The protesters would have none of it. They saw Vietnamization as Nixon’s “invisibility” stratagem to turn over the ground war to Saigon while he further expanded the air war, which was less accessible to the media. By reducing troops, draft calls, costs, and caskets returning from combat, he would make a pretense of winding down the war while in fact it would become more destructive than ever. In November the Moratorium and the Mobe’s successor coalition, the New Mobe, in uneasy alliance, led the most ambitious demonstration yet, blanketing the nation but concentrated in Washington. In long, dark robes tens of thousands of protesters walked silently in a “March Against Death” from Arlington National Cemetery to Capitol Hill. Each wearing a cardboard placard with the name of an American soldier killed or a Vietnamese village destroyed, they shouted out the names as they passed the White House. The next day eleven coffins bearing the placards headed a vast procession from the Capitol to the Washington Monument. Over half a million people gathered there in the cold, setting a new turnout record.
By January 1970, the end of his first year in the White House, Nixon’s Vietnam policy was still wavering between attack and withdrawal. Given time—much time—he might have stayed atop his swaying tightrope indefinitely. But the dynamics of war were not so easily balanced abroad and brokered at home. In March 1970, Prince Norodom Sihanouk, Cambodia’s Chief of State, who had been walking his own tightrope in dealing with Hanoi, Peking, Washington, and Saigon and with ambitious subordinates in his capital at Phnom Penh, was deposed while on a trip to Europe. Whether or not Washington had any hand in the overthrow—and Kissinger hotly denied it—the new President, Lon Nol, was friendly to the Americans.
The coup upset a delicate balance. Hanoi’s forces had been taking advantage of long-established “sanctuaries” in Cambodia that protected their vital supply lines to the south, and Washington had been blasting these strong points. South Vietnamese certainly, and Americans probably, had been infiltrating across the South Vietnam border into Cambodia, for various reasons and with various covers. All parties concealed—or at least denied—their involvement. Now facing an unfriendly government in Phnom Penh, Hanoi’s forces in the sanctuary areas attacked farther west into Cambodia in order to avoid entrapment by U.S. and Saigon forces and strengthen their hand for future operations.
Whether this episode remained merely one more of the age-old shifts of power in the murky politics of Indochina depended on how the rival capitals responded. Commander-in-Chief Nixon was already poised for action. Hanoi’s “aggression” struck at all his vulnerabilities—his feeling that he had been playing the good guy in not escalating the war, his awareness that the fall election campaigns would be starting soon and the Administration had little to boast about, his fear of “losing” Cambodia, and above all his concern that Hanoi was strengthening its capacity to disrupt Vietnamization.
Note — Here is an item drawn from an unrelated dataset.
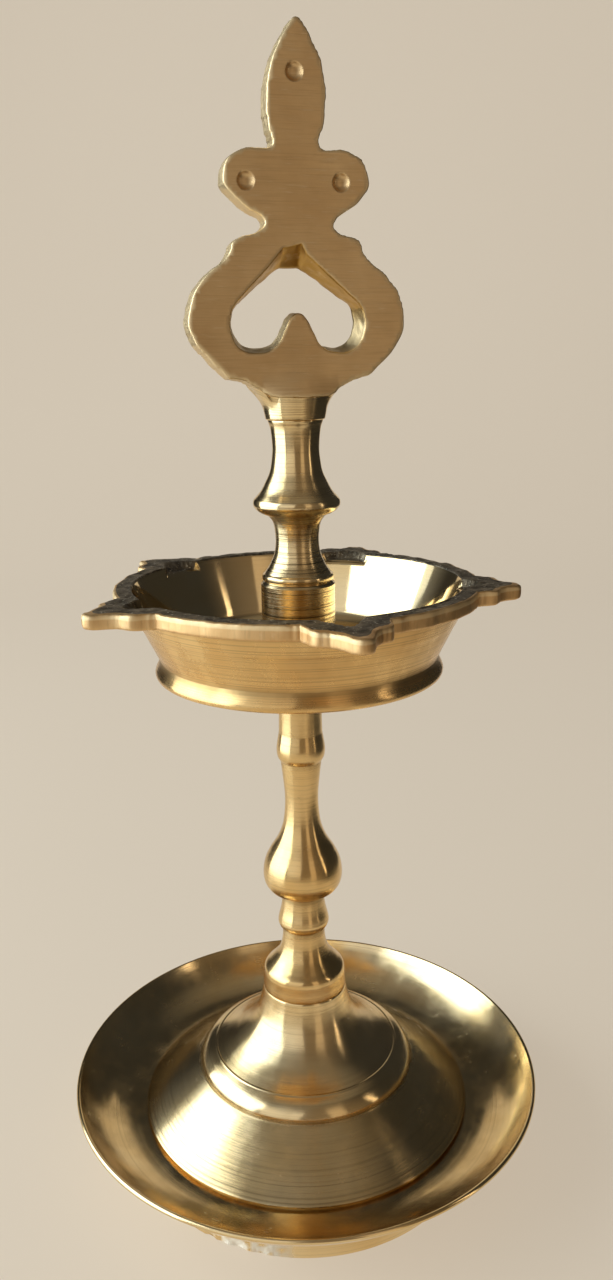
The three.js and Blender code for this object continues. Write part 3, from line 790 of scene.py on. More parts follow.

Bypassing his Secretaries of State and Defense, who had expressed qualms about the idea, but with the solid support of Kissinger and some of the military, the President late in April resolved on a joint “incursion” by Americans and South Vietnamese against Hanoi’s sanctuaries.
“If, when the chips are down,” he said in announcing the invasion, “the world’s most powerful nation, the United States of America, acts like a pitiful, helpless giant, the forces of totalitarianism and anarchy will threaten free nations and free institutions throughout the world.” Like so many of Washington’s much-touted operations in Vietnam, the Cambodia incursion gained mixed results at best. GIs and South Vietnamese forces captured large stocks of supplies and cleared a few square miles of jungle, but once again the elusive North Vietnamese troops and their headquarters personnel escaped the net.
Back home the reaction of the antiwar forces was not mixed. Furious students protested on several hundred campuses, some of which were closed for months. Student outrage boiled over following press reports that Nixon during a visit to the Pentagon had said of other protesters, “You see these bums, you know, blowing up the campuses.” At some universities students attacked or sacked ROTC buildings. After a weekend of turmoil at Kent State University in Ohio, during which the ROTC building was gutted, edgy National Guardsmen, ordered to disperse even peaceful assemblies, suddenly turned and fired on a crowd of demonstrating students. They killed two women and two men, two of them bystanders. Less noticed by a stunned nation was the even more arbitrary killing of two black students by police at Jackson State College in Mississippi. The Vietnam bloodbath had overflowed into the groves of academe.
Militarily, Cambodia left the war little changed. Washington pulled its troops back by the end of June; Hanoi, its timetable somewhat disrupted by the operation, restocked its supply depots and reestablished its sanctuaries. There followed a year of fight-talk-fight on both sides. Hanoi could not mount a decisive attack, nor could the Americans. Protests continued, fueled by a rising number of Vietnam veterans, some of whom at Christmastime 1971 occupied the Statue of Liberty as a war protest and hung the American flag upside down from Liberty’s crown. The Administration appeared physically as well as politically under siege, as demonstrators ringed the White House.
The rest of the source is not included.